The French capture of Lang Son in February 1885 in the Lang Son Campaign allowed substantial French forces to be diverted further west to relieve the small and isolated French garrison in Tuyen Quang, which had been placed under siege in November 1884 by Liu Yongfu(劉永福)’s Black Flag Army and Tang Jingsong(唐景崧)’s Yunnan Army. The Siege of Tuyen Quang was the most evocative confrontation of the Sino-French War. The Chinese and Black Flags sapped methodically up to the French positions, and in January and February 1885 breached the outer defences with mines and delivered seven separate assaults on the breach. The Tuyen Quang garrison, 400 legionnaires and 200 Tonkinese auxiliaries under the command of chef de bataillon Marc-Edmond Dominé, beat off all attempts to storm their positions, but lost over a third of their strength (50 dead and 224 wounded) sustaining a heroic defence against overwhelming odds. By mid-February it was clear that Tuyen Quang would fall unless it was relieved immediately.
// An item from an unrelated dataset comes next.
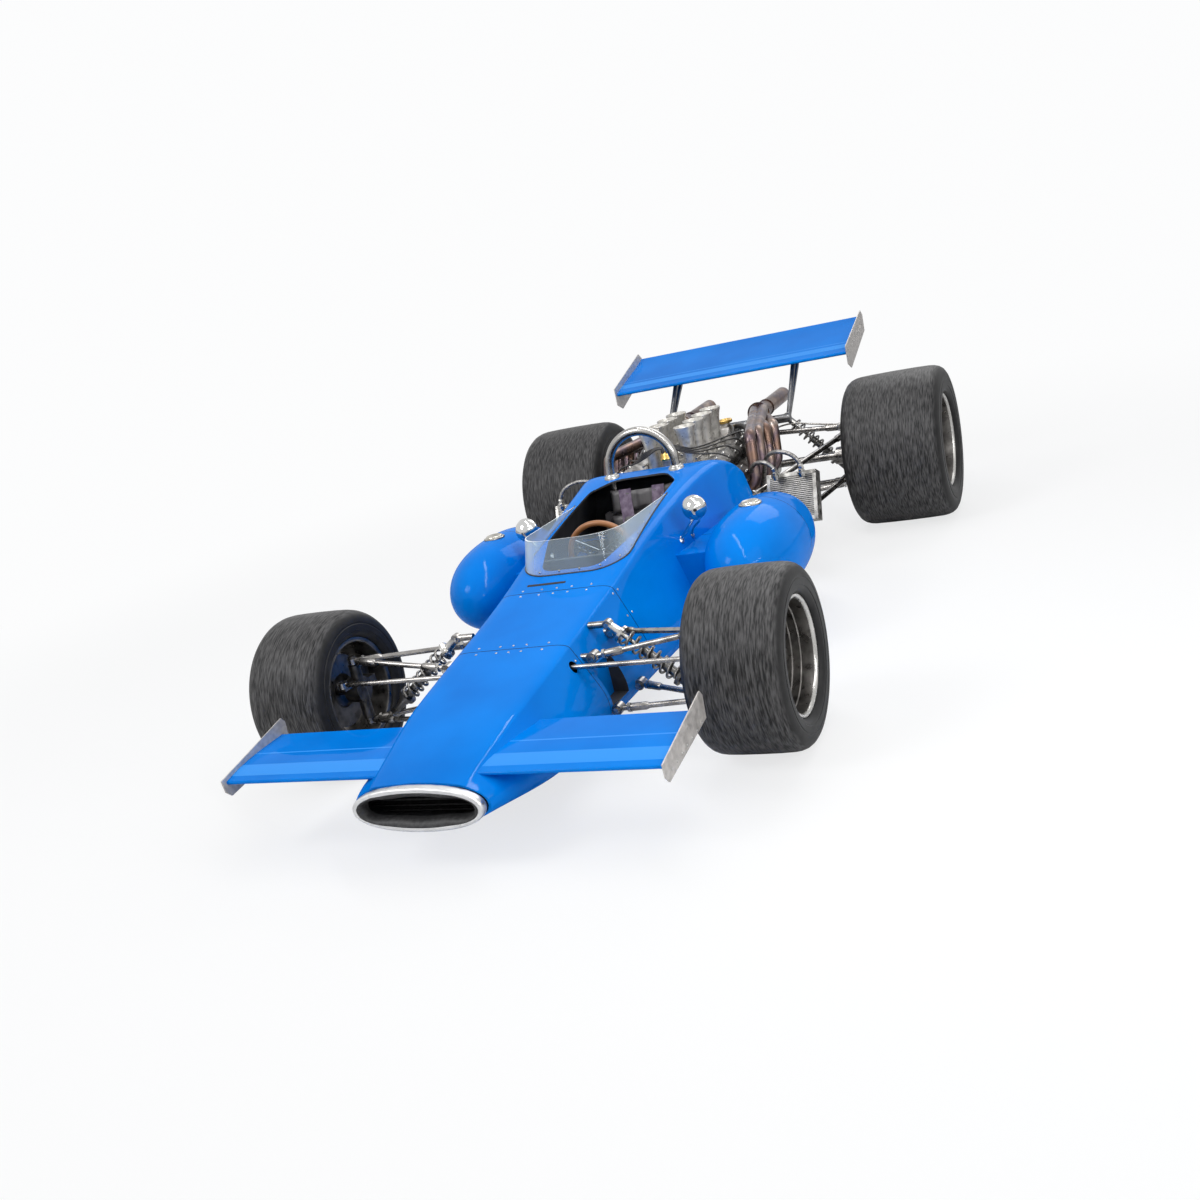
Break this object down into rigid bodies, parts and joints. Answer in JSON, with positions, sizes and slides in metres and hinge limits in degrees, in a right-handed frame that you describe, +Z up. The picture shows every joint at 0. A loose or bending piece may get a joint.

The Battle of Hoa Moc was fought to relieve the Siege of Tuyen Quang. Following his capture of Lang Son on 13 February 1885, General Louis Brière de l'Isle personally led Colonel Giovanninelli’s 1st Brigade to the relief of Tuyen Quang. The brigade left Lang Son on 17 February, after replenishing its food and ammunition, and made a forced march back to Hanoi along the Mandarin Road, via Cut, Thanh Moy, Cau Son and Bac Le. After briefly pausing at Bac Le to pay homage to the French soldiers killed in June 1884 in the Bac Le Ambush, Giovanninelli's men pressed on to Hanoi via the French posts at Kep, Phu Lang Thuong and Dap Cau. The brigade reached Hanoi on the evening of 22 February. It had left Lang Son 3,000 strong, but straggling had reduced its numbers by a sixth, and it set off to relieve Tuyen Quang with only a little over 2,400 men. Five gunboats of the Tonkin Flotilla (Éclair, Henri Rivière, Berthe de Villers, Moulun and Trombe) carried Giovanninelli's men from Hanoi up the Red and Clear Rivers and put the brigade ashore near the French post of Phu Doan on the Clear River, fifty kilometres southwest of Tuyen Quang.